Copy these lines exactly and nothing else: from the line holding "points = [vertex.co" to the line holding "SCENE = bpy.context.scene", both lines included.

★ ★ ★ ★ ★

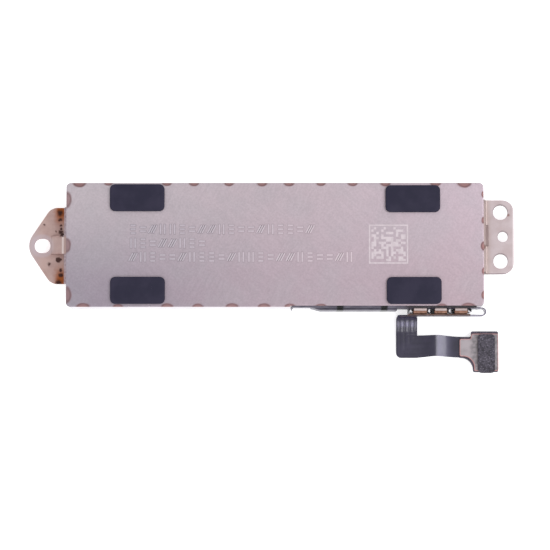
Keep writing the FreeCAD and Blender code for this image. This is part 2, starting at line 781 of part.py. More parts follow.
def make_coils():
    """Four flat racetrack coils: two on the lower flex and two under the upper flex."""
    levels = {
        "lower": "dims.wall + dims.coil_flex_thick",
        "upper": "dims.tray_height - dims.coil_flex_thick - dims.coil_thick",
    }
    coils = []
    for level, height in levels.items():
        for side, sign in (("left", "-"), ("right", "")):
            body = plate(f"coil_{level}_{side}", "dims.coil_long", "dims.coil_wide", "dims.coil_thick",
                         "dims.coil_corner")
            eye = centred("dims.coil_eye_long", "dims.coil_eye_wide")
            pocket(body, new_sketch(body, lift="dims.coil_thick", polygons=[eye]), "dims.coil_thick")
            half_eye = dims.coil_eye_long / 2
            round_edges(body, "dims.coil_eye_corner",
                        lambda edge: upright(edge) and (near(edge, x=half_eye) or near(edge, x=-half_eye)))
            coils.append(place(body, f"{sign}dims.magnet_pitch", z=height))
    return coils


def make_hall_sensor():
    body = plate("hall_sensor", "dims.sensor_long", "dims.sensor_wide", "dims.sensor_thick")
    return place(body, z="dims.wall + dims.coil_flex_thick")


# ---------------------------------------------------------------- moving mass
def make_mass_frame():
    """Heavy block with a thinner waist between the coils and four pockets for the magnets."""
    body = plate("mass_frame", "2 * dims.mass_half_long", "dims.mass_wide",
                 "dims.mass_high - dims.mass_low", "dims.mass_corner")
    waist = centred("2 * dims.mass_waist_half", "dims.mass_wide + dims.wall")
    height = "dims.mass_high - dims.mass_low"
    pocket(body, new_sketch(body, lift=height, polygons=[waist]), "dims.mass_high - dims.waist_high")
    pocket(body, new_sketch(body, lift="dims.waist_low - dims.mass_low", polygons=[waist]),
           "dims.waist_low - dims.mass_low")
    holes = []
    for step in MAGNET_STEPS:
        middle = f"{step} * dims.magnet_pitch"
        half = "(dims.magnet_long / 2 + dims.pocket_gap)"
        across = "(dims.magnet_wide / 2 + dims.pocket_gap)"
        holes.append(rectangle(f"{middle} - {half}", f"{middle} + {half}", f"-{across}", across))
    pocket(body, new_sketch(body, lift=height, polygons=holes), height)
    return place(body, z="dims.mass_low")


def make_magnets():
    magnets = []
    for number, step in enumerate(MAGNET_STEPS, start=1):
        body = plate(f"magnet_{number}", "dims.magnet_long", "dims.magnet_wide",
                     "dims.waist_high - dims.waist_low", "dims.magnet_corner")
        magnets.append(place(body, f"{step} * dims.magnet_pitch", z="dims.waist_low"))
    return magnets


# ---------------------------------------------------------------- springs and stops
def rounded_wire(points, radii):
    """Straight runs joined by tangent arcs; the first and last points have no radius."""
    edges = []
    start = points[0]
    for before, corner, after, radius in zip(points, points[1:], points[2:], radii):
        back = (before - corner).normalize()
        ahead = (after - corner).normalize()
        half = back.getAngle(ahead) / 2
        reach = radius / math.tan(half)
        middle = (back + ahead).normalize()
        middle_point = corner + middle * (radius / math.sin(half) - radius)
        arc_start = corner + back * reach
        arc_end = corner + ahead * reach
        edges.append(Part.makeLine(start, arc_start))
        edges.append(Part.Arc(arc_start, middle_point, arc_end).toShape())
        start = arc_end
    edges.append(Part.makeLine(start, points[-1]))
    return Part.Wire(edges)


def make_flexure(label, turn):
    """V-shaped leaf spring: a foot on the can's end wall, two legs, and a foot on the mass."""
    half_leaf = dims.leaf_thick / 2
    wall_x = dims.case_length / 2 - dims.wall - dims.plate_weld_thick - half_leaf
    mass_x = dims.mass_half_long + dims.plate_weld_thick + half_leaf
    middle_x = (wall_x + mass_x) / 2
    low = dims.leaf_low
    points = [
        FreeCAD.Vector(wall_x, dims.foot_far, low),
        FreeCAD.Vector(wall_x, dims.foot_near, low),
        FreeCAD.Vector(middle_x + dims.apex_round, dims.apex_reach, low),
        FreeCAD.Vector(middle_x - dims.apex_round, dims.apex_reach, low),
        FreeCAD.Vector(mass_x, dims.foot_near, low),
        FreeCAD.Vector(mass_x, dims.foot_far, low),
    ]
    apex = dims.apex_round * 0.9
    path = rounded_wire(points, [dims.foot_round, apex, apex, dims.foot_round])
    outline = path.makeOffset2D(half_leaf, join=0, openResult=False)
    leaf = Part.Face(outline).extrude(FreeCAD.Vector(0, 0, dims.leaf_high - low))
    return feature_of(label, leaf, turn)


def make_spring_plates():
    """Thin plates that weld each spring's feet to the can (anchors) and to the mass (clamps)."""
    height = "dims.leaf_high - dims.leaf_low"
    long_way = "dims.foot_far - dims.foot_near"
    plates = []
    for side, sign, turn in (("left", "-", 180), ("right", "", 0)):
        for kind, inner_face in (
            ("spring_anchor", "dims.case_length / 2 - dims.wall - dims.plate_weld_thick"),
            ("clamp_plate", "dims.mass_half_long"),
        ):
            body = plate(f"{kind}_{side}", "dims.plate_weld_thick", long_way, height)
            x = f"{sign}({inner_face} + dims.plate_weld_thick / 2)"
            y = f"{sign}(dims.foot_far + dims.foot_near) / 2"
            plates.append(place(body, x, y, "dims.leaf_low", turn))
    return plates


def make_end_stops():
    """Foam bumpers on the wall side feet of the springs; they set the travel of the mass."""
    face = "dims.case_length / 2 - dims.wall - dims.plate_weld_thick - dims.leaf_thick"
    stops = []
    for side, sign in (("left", "-"), ("right", "")):
        body = plate(f"end_stop_{side}", "dims.stop_long", "dims.stop_wide",
                     "dims.stop_high - dims.stop_low", "dims.stop_corner")
        x = f"{sign}({face} - dims.stop_long / 2)"
        stops.append(place(body, x, f"{sign}dims.stop_centre", "dims.stop_low"))
    return stops


# ---------------------------------------------------------------- assembly and output
def make_all():
    pieces = [make_case_tray(), make_cover(), make_left_tab(), make_right_tab()]
    pieces += make_foam_pads()
    pieces += [make_flex_cable(), make_side_tape(), make_exit_gasket(), make_loop_stiffener(),
               make_flex_clip(), make_ground_fingers()]
    pieces += [make_connector_stiffener(), make_connector_pad(), make_connector_housing(),
               make_connector_contacts()]
    pieces += [make_coil_flex_lower(), make_coil_flex_upper(), make_hall_sensor()]
    pieces += make_coils()
    pieces += [make_mass_frame()] + make_magnets()
    pieces += [make_flexure("flexure_right", 0), make_flexure("flexure_left", 180)]
    pieces += make_spring_plates() + make_end_stops()
    return pieces


def check(pieces):
    """Stop if any object failed or any piece has a missing or unsound shape."""
    doc.recompute()
    for item in doc.Objects:
        if "Invalid" in item.State or "Error" in item.State:
            raise RuntimeError(f"{item.Label} failed: {item.State}")
    for piece in pieces:
        if piece.Shape.isNull() or not piece.Shape.isValid():
            raise RuntimeError(f"{piece.Label} has no sound shape")


def write(pieces):
    os.makedirs("parts", exist_ok=True)
    for piece in pieces:
        piece.Shape.exportStep(os.path.join("parts", f"{piece.Label}.step"))
        box = piece.Shape.BoundBox
        print(f"{piece.Label:22} solids {len(piece.Shape.Solids)}  volume {piece.Shape.Volume:8.3f}"
              f"  x {box.XMin:7.2f} {box.XMax:7.2f}  y {box.YMin:7.2f} {box.YMax:7.2f}"
              f"  z {box.ZMin:5.2f} {box.ZMax:5.2f}")


all_pieces = make_all()
check(all_pieces)
write(all_pieces)
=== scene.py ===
"""Looks of the bar-shaped haptic motor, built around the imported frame.

Lengths are in millimetres, in the frame of the CAD model, and become metres when a mesh is made.
Colours are sRGB values from 0 to 255.
"""
import bmesh
import bpy
import math
import random
from functools import reduce
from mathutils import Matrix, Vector, noise


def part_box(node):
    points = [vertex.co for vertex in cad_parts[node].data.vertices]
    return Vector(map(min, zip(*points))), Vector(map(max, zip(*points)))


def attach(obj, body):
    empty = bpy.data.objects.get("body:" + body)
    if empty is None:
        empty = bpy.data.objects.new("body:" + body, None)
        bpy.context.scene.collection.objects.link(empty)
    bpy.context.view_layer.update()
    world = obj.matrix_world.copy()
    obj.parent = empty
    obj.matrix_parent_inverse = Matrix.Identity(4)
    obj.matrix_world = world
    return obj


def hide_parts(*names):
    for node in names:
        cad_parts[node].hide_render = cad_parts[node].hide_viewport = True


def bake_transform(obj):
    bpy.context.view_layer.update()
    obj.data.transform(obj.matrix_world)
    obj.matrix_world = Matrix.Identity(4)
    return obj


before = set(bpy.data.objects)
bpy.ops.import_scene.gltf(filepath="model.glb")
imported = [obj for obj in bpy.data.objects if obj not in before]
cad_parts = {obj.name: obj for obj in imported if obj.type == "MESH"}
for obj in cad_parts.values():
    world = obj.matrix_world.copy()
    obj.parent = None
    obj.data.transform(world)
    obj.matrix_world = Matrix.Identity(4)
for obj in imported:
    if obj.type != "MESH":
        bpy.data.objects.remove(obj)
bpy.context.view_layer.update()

MM = 0.001
SCENE = bpy.context.scene


def box_of(node):
    """Lowest and highest corner of a CAD node, in millimetres."""
    low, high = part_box(node)
    return low / MM, high / MM


COVER_LOW, COVER_HIGH = box_of("cover_plate")
FRONT = COVER_LOW.y
TOP = COVER_HIGH.z


def put(thing, **settings):
    """Set several properties at once."""
    for key, value in settings.items():
        setattr(thing, key, value)


def add_object(name, data):
    thing = bpy.data.objects.new(name, data)
    SCENE.collection.objects.link(thing)
    return thing


# ---- node materials
def linear(colour):
    """sRGB to the linear values that shaders use."""
    shares = [value / 255 for value in colour]
    return (*(share / 12.92 if share <= 0.04045 else ((share + 0.055) / 1.055) ** 2.4
              for share in shares), 1.0)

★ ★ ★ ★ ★

- **SOLUTION TO THIS TASK**
    points = [vertex.co for vertex in cad_parts[node].data.vertices]
    return Vector(map(min, zip(*points))), Vector(map(max, zip(*points)))


def attach(obj, body):
    empty = bpy.data.objects.get("body:" + body)
    if empty is None:
        empty = bpy.data.objects.new("body:" + body, None)
        bpy.context.scene.collection.objects.link(empty)
    bpy.context.view_layer.update()
    world = obj.matrix_world.copy()
    obj.parent = empty
    obj.matrix_parent_inverse = Matrix.Identity(4)
    obj.matrix_world = world
    return obj


def hide_parts(*names):
    for node in names:
        cad_parts[node].hide_render = cad_parts[node].hide_viewport = True


def bake_transform(obj):
    bpy.context.view_layer.update()
    obj.data.transform(obj.matrix_world)
    obj.matrix_world = Matrix.Identity(4)
    return obj


before = set(bpy.data.objects)
bpy.ops.import_scene.gltf(filepath="model.glb")
imported = [obj for obj in bpy.data.objects if obj not in before]
cad_parts = {obj.name: obj for obj in imported if obj.type == "MESH"}
for obj in cad_parts.values():
    world = obj.matrix_world.copy()
    obj.parent = None
    obj.data.transform(world)
    obj.matrix_world = Matrix.Identity(4)
for obj in imported:
    if obj.type != "MESH":
        bpy.data.objects.remove(obj)
bpy.context.view_layer.update()

MM = 0.001
SCENE = bpy.context.scene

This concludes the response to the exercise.